═════ Data to process ═════

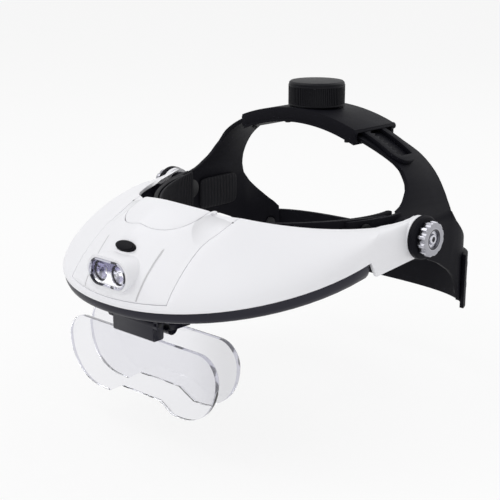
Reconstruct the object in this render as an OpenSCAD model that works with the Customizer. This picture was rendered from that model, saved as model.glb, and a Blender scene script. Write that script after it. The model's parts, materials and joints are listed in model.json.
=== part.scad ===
// Head-worn jeweler loupe: a white visor on a black harness, with a lamp and two clear lens plates.
// +Z is up, -Y is the front, +X is the wearer's left. The origin is the middle of the visor pivot axis.

/* [Visor shell] */
// Distance of the visor's inner edge outside the temple plates' inner faces
arm_space = 11.5; // [10:0.5:13]
// Distance of the inner edge in front of the pivots
edge_front = 89; // [87:0.5:95]
// Height of the inner edge at the front
edge_z = 20; // [17:0.5:24]
// Distance of the outer rim outside the inner edge
rim_flare = 1.8; // [1.2:0.1:4]
// Distance of the rim in front of the pivots
rim_front = 129; // [125:0.5:134]
// Distance in front of the pivots at which the rim meets the arms
rim_back = 38.5; // [37:0.5:42]
// Wall thickness of the shell
shell_wall = 1.8; // [1.4:0.1:2.4]
// Height of the arms below the pivot axis, at the pivot
arm_drop = 10.5; // [9:0.5:12]
// Half-width of the console at the inner edge
console_back_w = 35.5; // [34.5:0.5:39]
// Half-width of the console at its middle
console_mid_w = 33.5; // [32:0.5:36]
// Half-width of the console at its front
console_front_w = 34.5; // [32:0.5:38]
// Height of the shell's rim band below the console
rim_band_h = 3; // [2:0.5:5]
// Gap between neighbouring covers
seam_gap = 0.35; // [0.15:0.05:0.4]

/* [Battery lid and switch] */
// Half-width of the battery lid
lid_half_w = 23.2; // [18:0.5:26]
// Distance of the lid's front edge in front of the pivots
lid_front = 106.3; // [102:0.5:109]
// Depth of the finger scoops beside the lid
scoop_depth = 2.4; // [1:0.2:3.5]
// Length of the oval switch button
switch_l = 13; // [10:0.2:16]
// Width of the oval switch button
switch_w = 5.4; // [4.6:0.2:8]
// Travel of the switch button
switch_travel = 1; // [0.5:0.1:1.5]

/* [Lamp] */
// Length of the oval lamp bezel
lamp_l = 26; // [24:0.5:30]
// Height of the oval lamp bezel
lamp_h = 13.2; // [12:0.5:16]
// Height of the lamp's centre below the pivots
lamp_drop = 9.2; // [8:0.1:11]
// Distance of the lamp's face in front of the pivots
lamp_face = 127.5; // [126:0.5:130]
// Wall of the white hood around the lamp
hood_wall = 1.5; // [1:0.1:2]

/* [Under-tray] */
// Height of the tray's lip below the rim at the arms
lip_side_h = 8.4; // [7:0.2:11]
// Height of the tray's lip below the rim at the front
lip_front_h = 5.6; // [3.6:0.2:7]
// Inset of the lip behind the rim
lip_inset = 0.9; // [0.5:0.1:2]
// Wall thickness of the tray
tray_wall = 1.8; // [1.4:0.1:2.4]
// Drop of the tray's floor below the inner edge at the front
floor_drop = 36; // [32:1:38]

/* [Lens bracket and plates] */
// Width of the lens plates
lens_w = 106.4; // [98:0.4:112]
// Thickness of the lens plates
lens_t = 2.8; // [2:0.1:3.4]
// Distance of the front plate's middle in front of the pivots
front_lens_y = 108; // [107:0.2:109]
// Depth of the front plate's top edge below the pivots
front_lens_z = 44; // [43.6:0.2:46]
// Distance of the rear plate's middle in front of the pivots
rear_lens_y = 93.7; // [93:0.1:94.4]
// Depth of the rear plate's top edge below the pivots
rear_lens_z = 40; // [39.8:0.2:41]
// Height of each lens plate from top edge to the lobes
lens_h = 36; // [33:0.5:39]
// Height of the nose notch
notch_h = 5; // [3:0.5:8]
// Half-width of the bracket's base
base_half = 26; // [24:0.5:27]
// Width of the front clip
clip_w = 29.2; // [28:0.2:32]
// Depth of the front clip
clip_d = 7; // [6.8:0.1:7.6]
// Diameter of the front clip's hinge pin
clip_pin_d = 2.4; // [2:0.1:3]

/* [Harness] */
// Half-width inside the temple plates
head_half_w = 74.5; // [73.5:0.5:76]
// Reach of the forehead band in front of the pivots
brow_front = 83; // [80:0.5:84]
// Reach of the nape behind the pivots
nape_back = 78.5; // [72:1:90]
// Thickness of the moulded straps
strap_t = 2.2; // [1.8:0.1:2.4]
// Width of the crown straps
strap_w = 29; // [26:0.5:30]
// Distance of the crown strap's middle line behind the pivots
crown_y = 25; // [23:0.5:27]
// Height of the crown housing's underside, as a share of the head's half-width
crown_lift = 0.6215; // [0.6:0.005:0.7]
// Radius of the crown arc at the underside, as a share of the head's half-width
crown_flat = 1.38; // [1.34:0.01:1.5]
// Width of the crown housing
housing_w = 34; // [33.5:0.5:38]
// Half-length of the crown housing
housing_half_l = 40; // [38:0.5:44]
// Height of the forehead band above the pivots
band_top = 9.5; // [8:0.5:12]
// Depth of the forehead band below the pivots
band_drop = 12; // [10:0.5:14]
// Thickness of the forehead pad
pad_t = 2.6; // [2:0.1:4]
// Height of the forehead pad above the band at its middle
pad_proud = -0.5; // [-1:0.1:1]
// Rise of the forehead pad towards its ends
pad_rise = 2.4; // [0:0.2:4]
// Width of the pad's ribs, measured along the band
pad_rib = 4; // [3:0.5:6]
// Height of the nape band
nape_h = 30.5; // [24:0.5:36]
// Depth of the nape band's lower edge below the pivots
nape_drop = 54.5; // [50:0.5:58]

/* [Pivots and knobs] */
// Diameter of the pivot bolts
bolt_d = 5; // [4:0.2:6]
// Diameter of the black pivot discs
disc_d = 22; // [20:0.5:24]
// Thickness of the black pivot discs
disc_t = 4.1; // [3:0.1:5]
// Diameter of the side clamp knobs
side_knob_d = 17.6; // [17:0.2:20]
// Thickness of the side clamp knobs
side_knob_t = 4.4; // [4:0.2:6]
// Number of scallops on a side knob
scallops = 12; // [8:1:16]
// Diameter of the crown knob
knob_d = 31; // [28:0.5:33]
// Height of the crown knob
knob_h = 13.6; // [12:0.2:15]
// Number of grip grooves on the crown knob
knob_grooves = 60; // [30:2:72]
// Teeth of the crown pinion
pinion_teeth = 9; // [9:1:9]
// Module of the pinion and the rack teeth
tooth_m = 1; // [1:0.05:1]
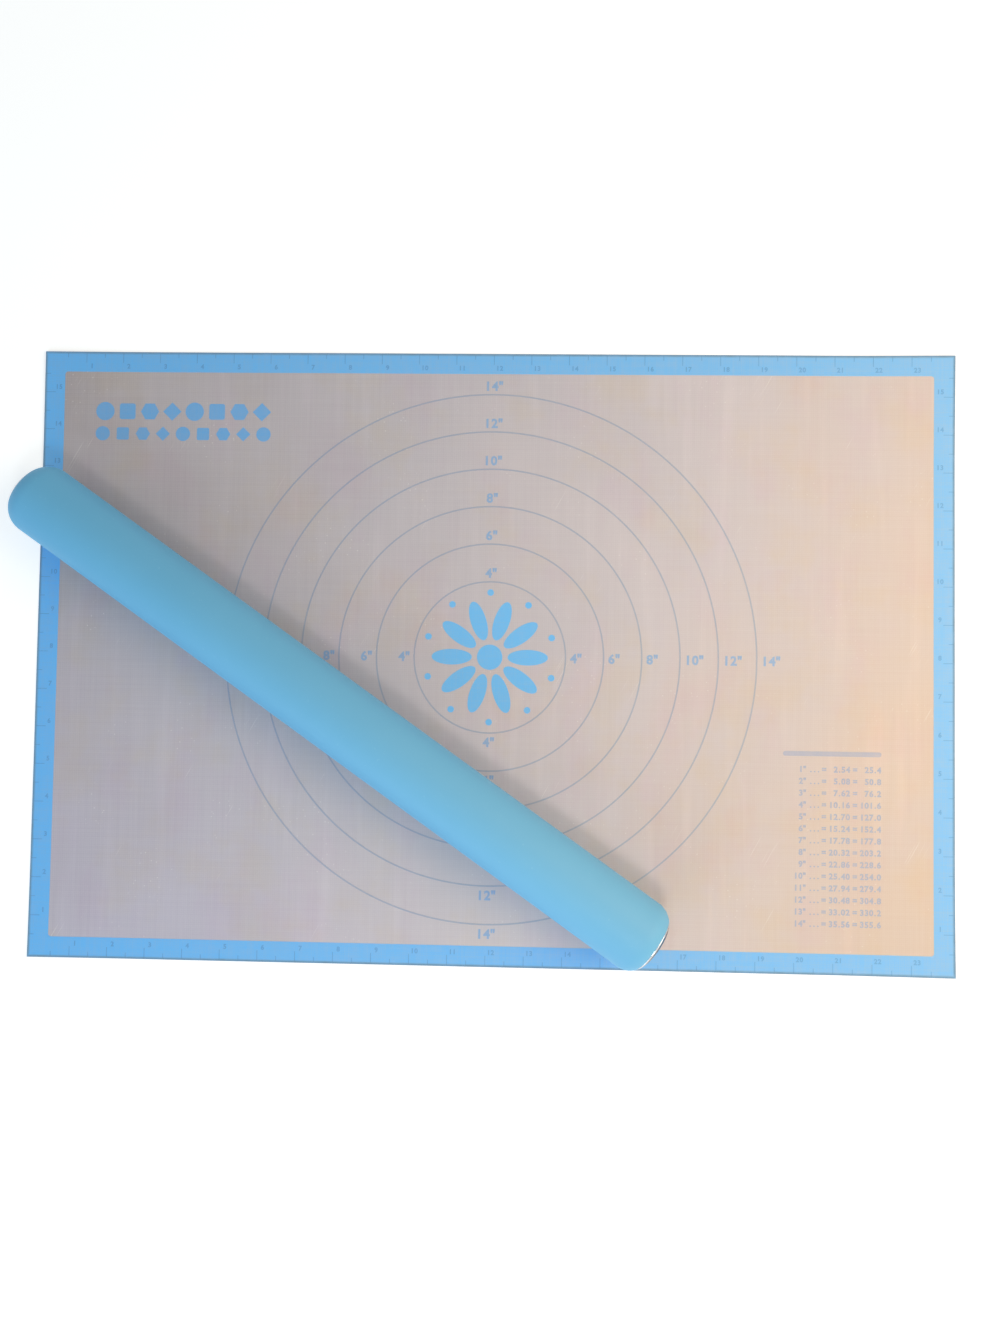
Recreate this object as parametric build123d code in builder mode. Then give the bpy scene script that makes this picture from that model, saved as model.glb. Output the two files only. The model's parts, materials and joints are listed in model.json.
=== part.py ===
from build123d import *
from math import acos, cos, pi, radians, sin
import os

# A reinforced silicone baking mat with a ruled border and size rings, and the straight rolling
# pin that lies across it. Millimetres. The origin is the middle of the mat's underside, X runs
# along the mat's long side, Y across it and Z up from the table.

os.makedirs("parts", exist_ok=True)

# The mat's outline, which is ruled in whole inches from its middle
ruler_pitch = 25.4
inches_along = 24
inches_across = 16
end_margin = 3.0
side_margin = 2.5

# The mat's layers
lower_coat_thickness = 0.25
mesh_thickness = 0.25
upper_coat_thickness = 0.25
ink_thickness = 0.06

# The printed border and its ruler
border_width = 13.8
border_corner_radius = 2.0
inch_tick_length = 7.5
half_inch_tick_length = 4.0
tick_width = 0.45
ruler_line_width = 0.6

# The size rings and the figures beside them
ring_inches = [4, 6, 8, 10, 12, 14]
ring_line_width = 1.0
ring_figure_height = 6.2
ring_figure_clearance = 2.4
inch_mark_length = 1.9

# The heading bar of the conversion table, placed in from the border at the lower right
table_inset = 34.0
table_rise = 132.6
table_width = 64.5
heading_height = 3.2

# Two rows of cutter shapes, placed in from the border at the upper left
shapes_inset = 22.0
shapes_drop = 27.1
shapes_width = 120.5
shape_row_pitch = 15.3
upper_shape_height = 12.6
upper_shape_count = 8
lower_shape_height = 9.8
lower_shape_count = 9

# The rosette in the middle, which keeps clear of the smallest ring
rosette_clearance = 4.6
rosette_disc_radius = 8.5
petal_count = 10
petal_width = 10.5
petal_root_gap = 3.5
petal_tip_gap = 2.3
dot_radius = 2.2

# The rolling pin
pin_length = 508.0
pin_diameter = 48.0
pin_shoulder_radius = 14.0
pin_middle_x = -98.5
pin_middle_y = -39.5
pin_heading = -34.9
pin_rest_clearance = 0.3
sleeve_bore_radius = 17.1
cap_seat_width = 1.9
cap_rim_setback = 0.3
spigot_length = 18.0
spigot_wall = 1.5
spigot_lead_in = 0.8
core_wall = 1.2
turning_clearance = 0.1
end_play = 0.3

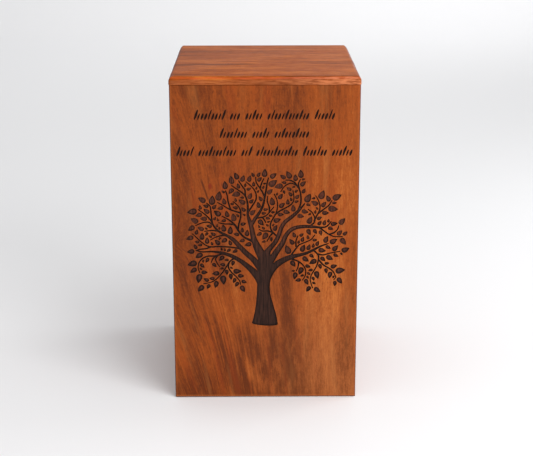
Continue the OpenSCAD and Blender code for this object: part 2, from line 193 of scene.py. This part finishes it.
def rounded_rectangle(low, high, corner, counts, arc=5):
    """Points round a rectangle with rounded corners, anticlockwise, and the way outwards at each.
    counts are the steps along its lower or upper side and along its left or right side."""
    points, outwards = [], []
    stops = [(high[0], low[1], -1, 1), (high[0], high[1], -1, -1),
             (low[0], high[1], 1, -1), (low[0], low[1], 1, 1)]
    for k, (x, z, in_x, in_z) in enumerate(stops):
        centre = np.array([x + in_x * corner, z + in_z * corner])
        for i in range(arc + 1):
            turn = math.radians(90 * (k - 1) + 90 * i / arc)
            way = np.array([math.cos(turn), math.sin(turn)])
            points.append(centre + corner * way)
            outwards.append(way)
        start = points[-1]
        along = np.array([-way[1], way[0]])
        x, z, in_x, in_z = stops[(k + 1) % 4]
        run = (np.array([x + in_x * corner, z + in_z * corner]) + corner * way - start) @ along
        count = counts[1 - k % 2]
        for i in range(1, count):
            points.append(start + along * run * i / count)
            outwards.append(way)
    return np.array(points), np.array(outwards)


def eased(radius, steps=5):
    """Inset and depth of each step over a rounded edge, from the flat face to the side."""
    turns = np.linspace(0, math.pi / 2, steps + 1)
    return [(radius * (1 - math.sin(t)), radius * (1 - math.cos(t))) for t in turns]


def board_rings(low, high, thickness, face_ease, back_ease, corner, counts):
    """Rings of points [x, z, depth] from the face's flat part, over both eased edges, to the back's."""
    rings = []
    for inset, depth in eased(face_ease) + [(i, thickness - d) for i, d in reversed(eased(back_ease, 3))]:
        ring, _ = rounded_rectangle(low + inset, high - inset, max(corner - inset, 0.1), counts)
        rings.append(np.column_stack([ring, np.full(len(ring), depth)]))
    return rings


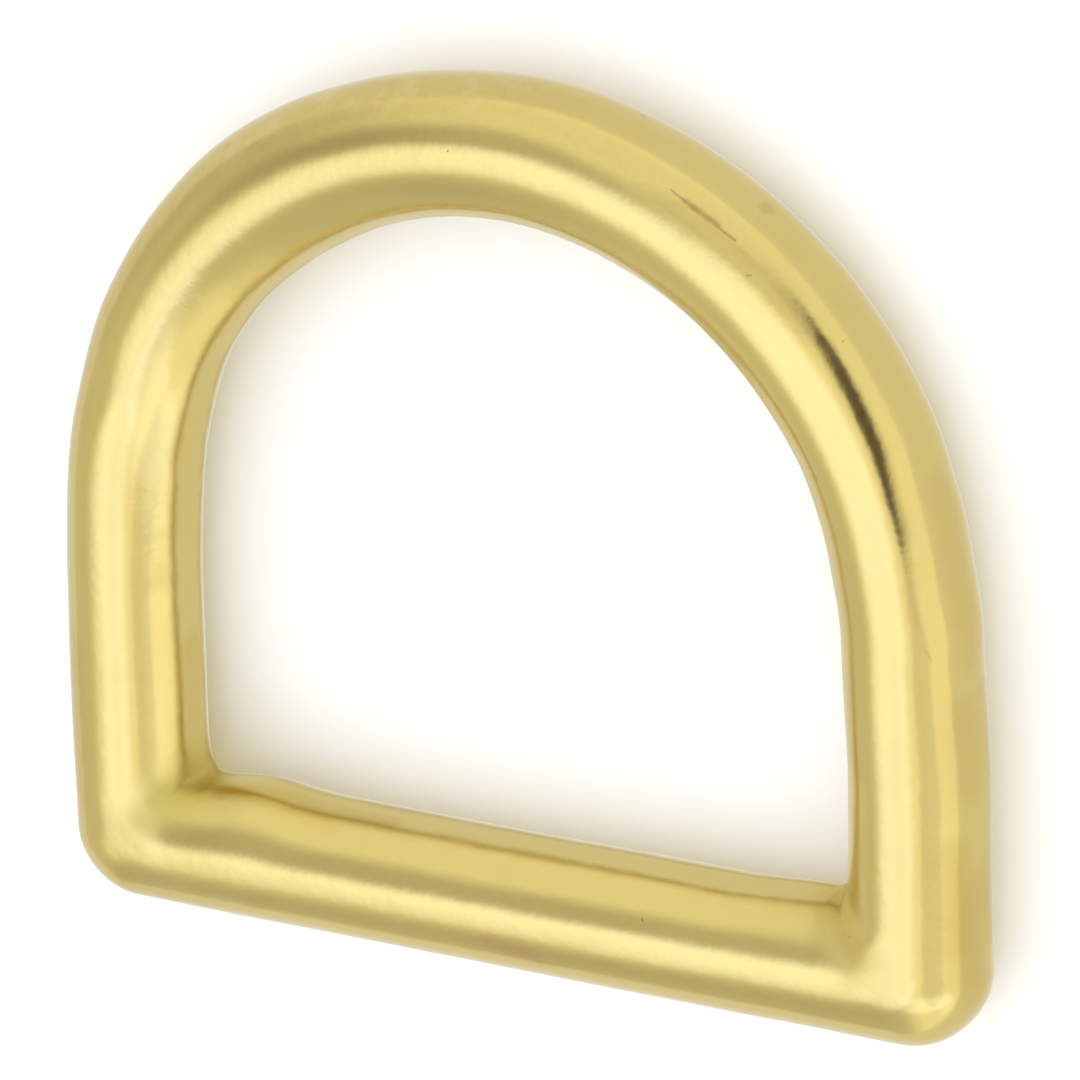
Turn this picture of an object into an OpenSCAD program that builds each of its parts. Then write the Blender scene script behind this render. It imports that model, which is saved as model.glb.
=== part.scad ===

═════

**Request**:
Starting with the line that contains "Turn this picture", return each line through the last one of the data above, exactly as written and nothing more.

**Reply to the exercise**:
Turn this picture of an object into an OpenSCAD program that builds each of its parts. Then write the Blender scene script behind this render. It imports that model, which is saved as model.glb.
=== part.scad ===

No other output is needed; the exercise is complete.